Requirement
Write out the records below once more, exactly as they stand.

Task material
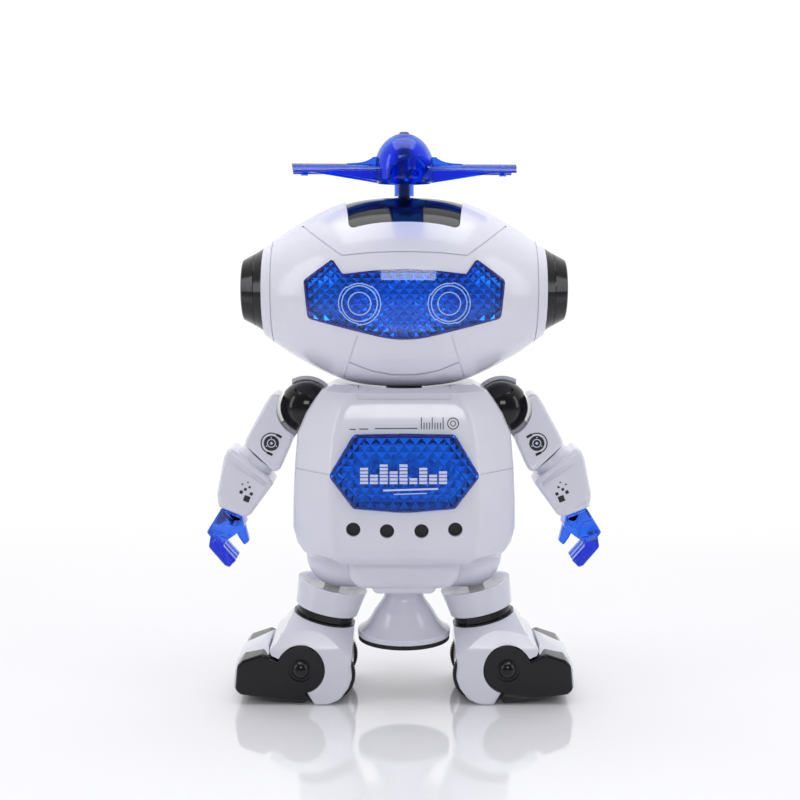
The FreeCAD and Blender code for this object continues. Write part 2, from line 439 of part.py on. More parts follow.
def side_profile(off):
    b = doc.addObject("PartDesign::Body", "body")
    pts = [(-22.5 + off, -4), (22.5 - off, -4), (22.5 - off, 18), (21.0 - off, 25), (14.4 - off, 38), (-14.4 + off, 38), (-21.0 + off, 25), (-22.5 + off, 18)]
    s = sketch(b, "YZ_Plane", poly(pts, [0, 0, 10, 10, 0, 0, 10, 10]), -95)
    p = b.newObject("PartDesign::Pad", "pad"); p.Profile = s; p.Length = 90
    return b
notch = cyl((-D["toe_x"], -30, D["toe_z"]), (0, 1, 0), "toe_notch", 60)
boot_solid = common(common(boot_raw, side_profile(0)), leg_cone(14.2, 31.0))
boot = cut(boot_solid, notch)
in_pts = [(-44, 33), (-49, 32), (-52.5, 28), (-56.5, 24.8), (-57.5, 20), (-57.5, -3), (-25.3, -3), (-25.3, 20), (-24.6, 30), (-27, 33)]
cavity = common(common(prism(poly(in_pts), -19.2, 19.2), side_profile(2.2)), leg_cone(12.0, 33.2))
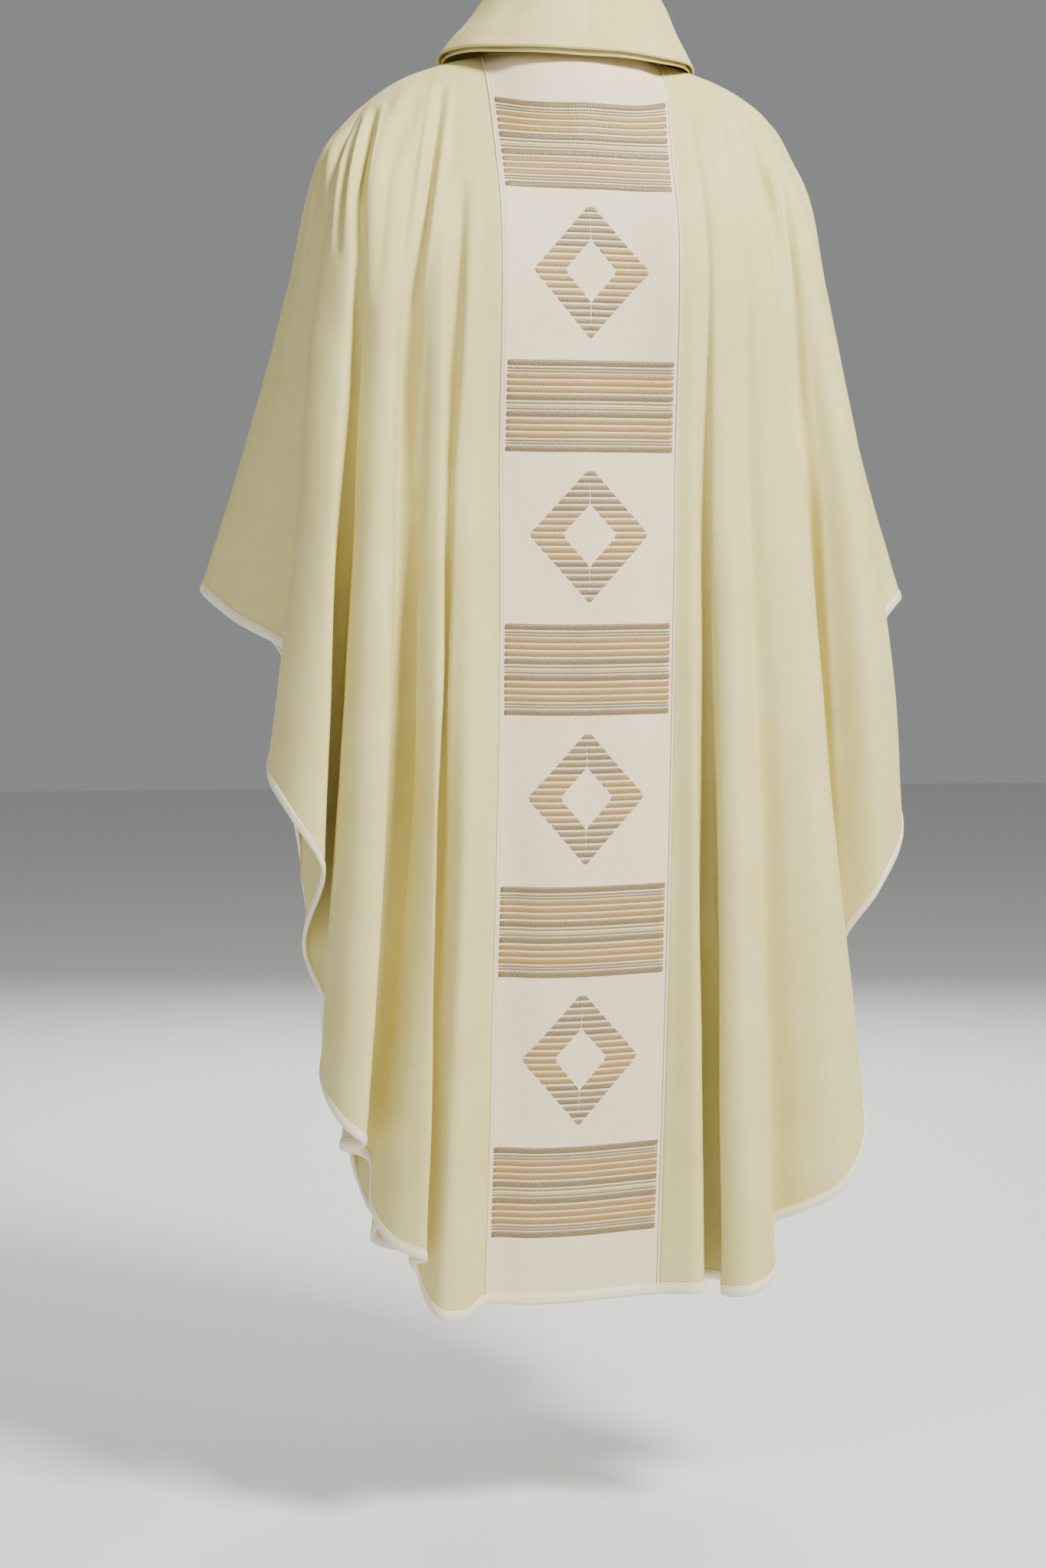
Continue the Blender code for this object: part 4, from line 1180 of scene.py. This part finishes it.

Task answer
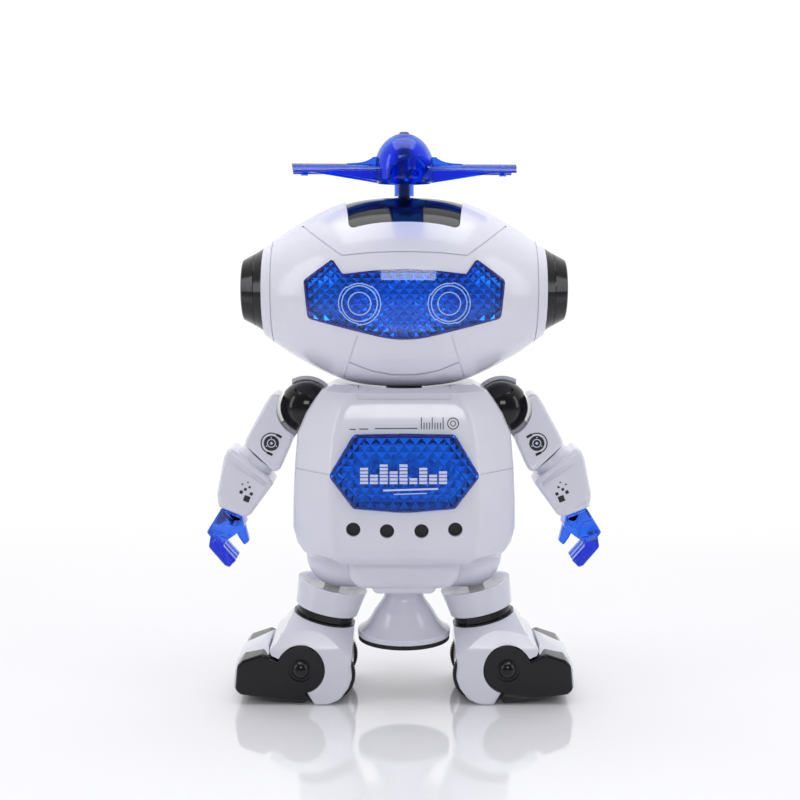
The FreeCAD and Blender code for this object continues. Write part 2, from line 439 of part.py on. More parts follow.
def side_profile(off):
    b = doc.addObject("PartDesign::Body", "body")
    pts = [(-22.5 + off, -4), (22.5 - off, -4), (22.5 - off, 18), (21.0 - off, 25), (14.4 - off, 38), (-14.4 + off, 38), (-21.0 + off, 25), (-22.5 + off, 18)]
    s = sketch(b, "YZ_Plane", poly(pts, [0, 0, 10, 10, 0, 0, 10, 10]), -95)
    p = b.newObject("PartDesign::Pad", "pad"); p.Profile = s; p.Length = 90
    return b
notch = cyl((-D["toe_x"], -30, D["toe_z"]), (0, 1, 0), "toe_notch", 60)
boot_solid = common(common(boot_raw, side_profile(0)), leg_cone(14.2, 31.0))
boot = cut(boot_solid, notch)
in_pts = [(-44, 33), (-49, 32), (-52.5, 28), (-56.5, 24.8), (-57.5, 20), (-57.5, -3), (-25.3, -3), (-25.3, 20), (-24.6, 30), (-27, 33)]
cavity = common(common(prism(poly(in_pts), -19.2, 19.2), side_profile(2.2)), leg_cone(12.0, 33.2))
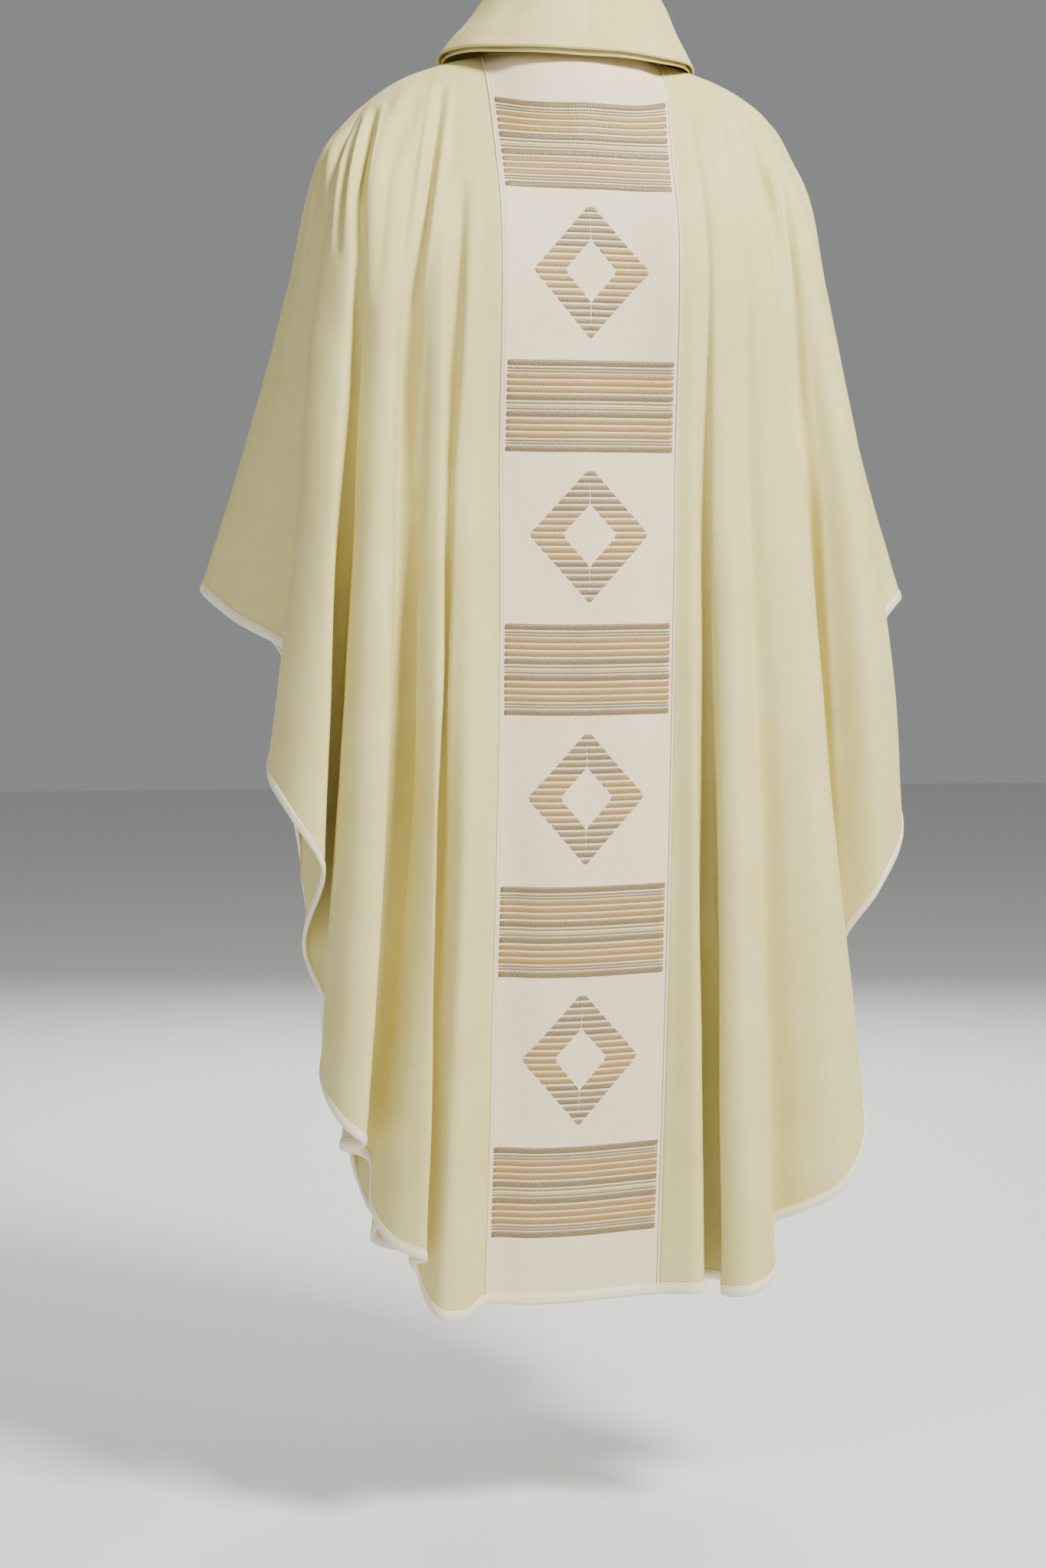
Continue the Blender code for this object: part 4, from line 1180 of scene.py. This part finishes it.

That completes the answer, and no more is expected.